When we built Total Player Value, we wanted a single number that captured everything a player does on a basketball court: scoring efficiency, defensive disruption, playmaking gravity, and the subtle stuff that box scores miss. The result is a composite that weights offensive and defensive BPM, usage-adjusted true shooting, rebounding rate, and our proprietary gravity component that measures how much a player warps the opposing defense simply by being on the floor. The model is normalized to league average — 50 is an average WNBA starter, anything above 75 is elite.

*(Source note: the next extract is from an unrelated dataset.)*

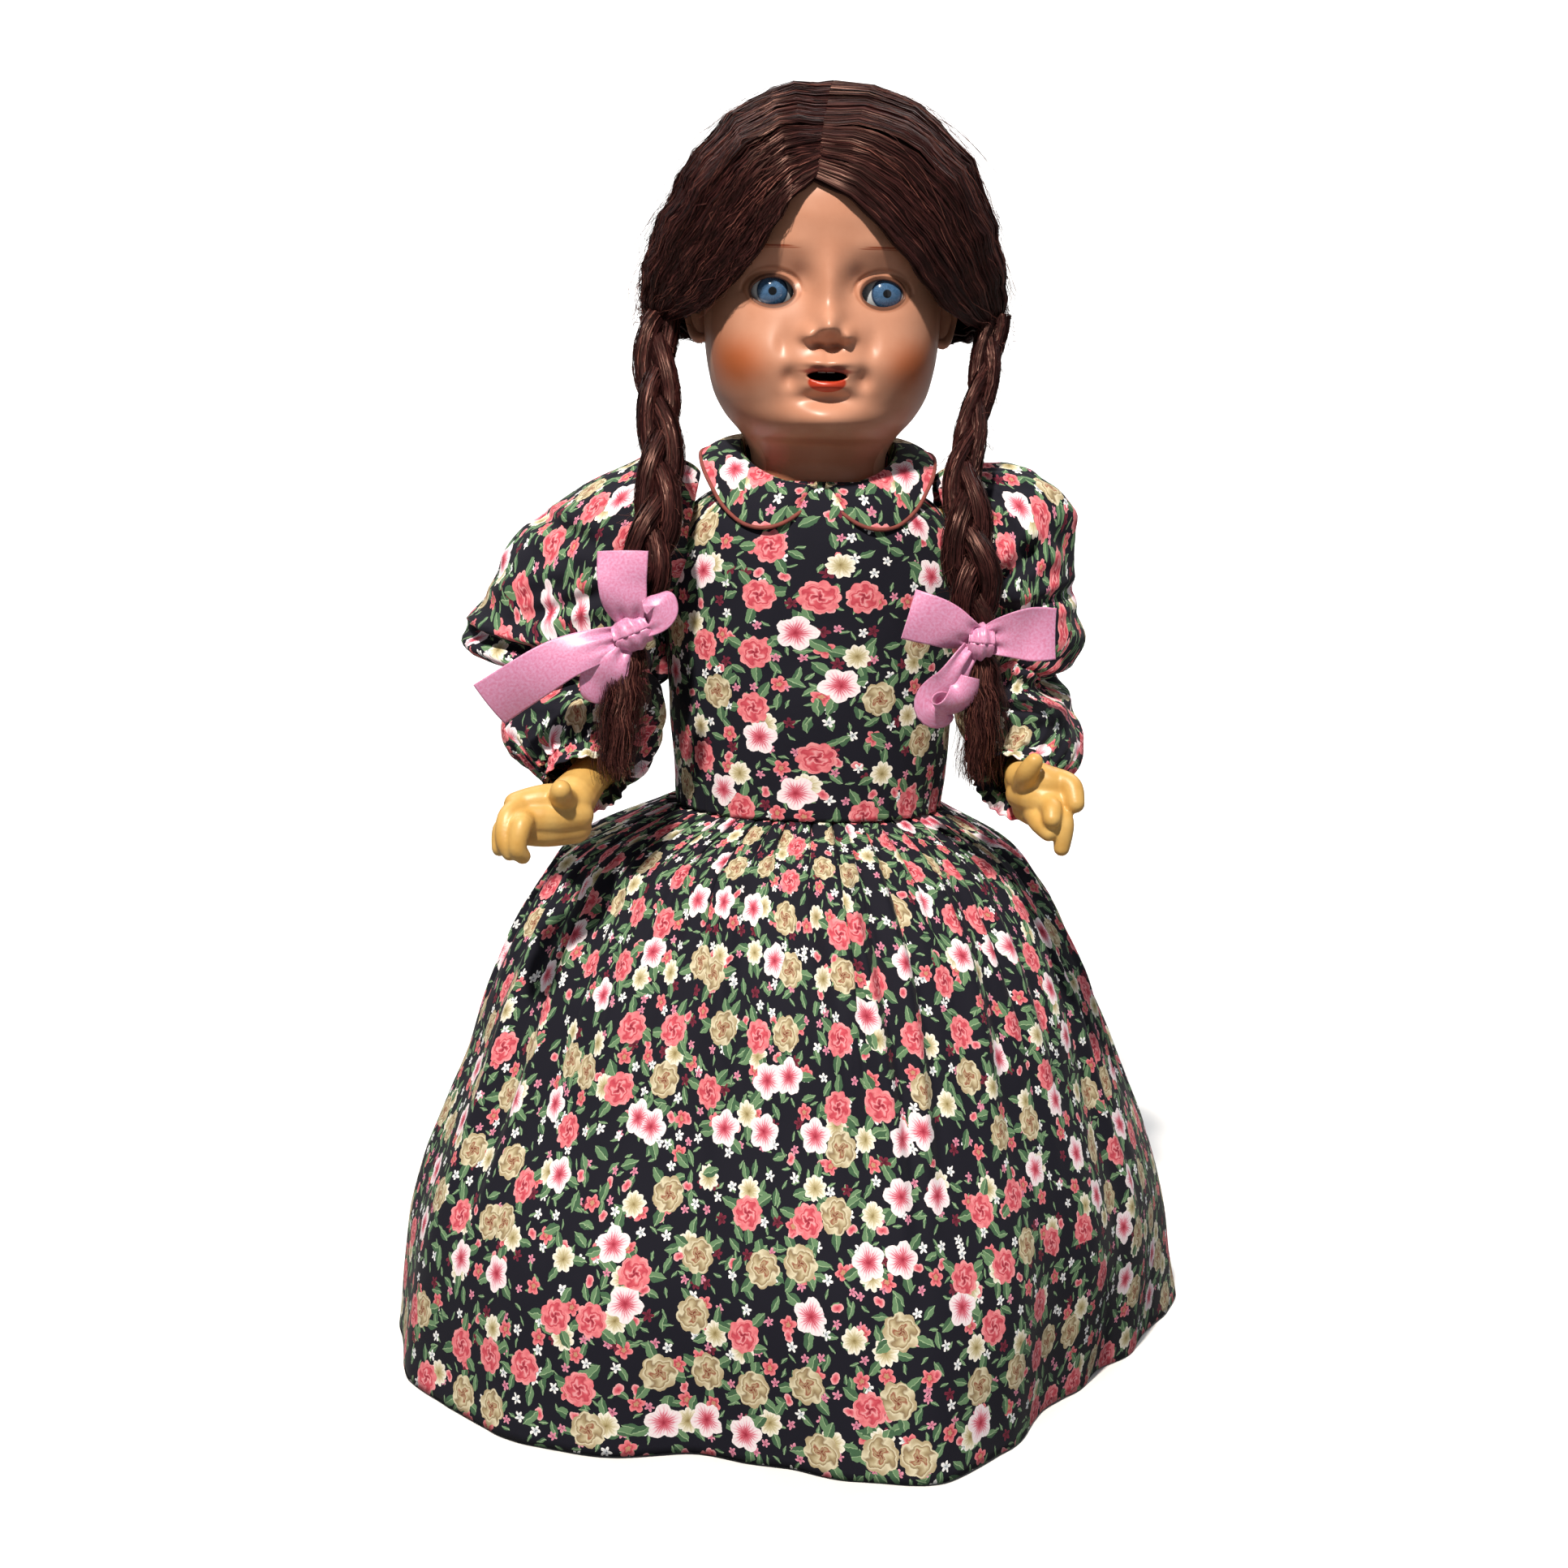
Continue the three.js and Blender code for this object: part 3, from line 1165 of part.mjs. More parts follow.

A'ja Wilson leads the league at 88.5. That number reflects three things working together: her usage rate, her true shooting percentage, and her defensive rating. Wilson is the rare player who dominates on both ends without sacrificing efficiency for volume. Napheesa Collier at 82.0 is the real conversation starter. Her two-way versatility grades as the most balanced profile in the model, and she posted that number on a Minnesota roster that asked her to do everything.
The list gets interesting below the top two. Maria Kliundikova at 59.1 is the name most people won't recognize, and that's exactly the point. She spent last season as a reserve on the Lynx behind Collier and Bridget Carleton. Her per-36 numbers have been All-Star caliber for two years. The Toronto Tempo just picked her in the expansion draft and handed her a starting role. That is how you find value. Nyara Sabally at 49.1 is similarly undervalued by the market, which is why New York let her go. Both players are now in Toronto's opening day lineup.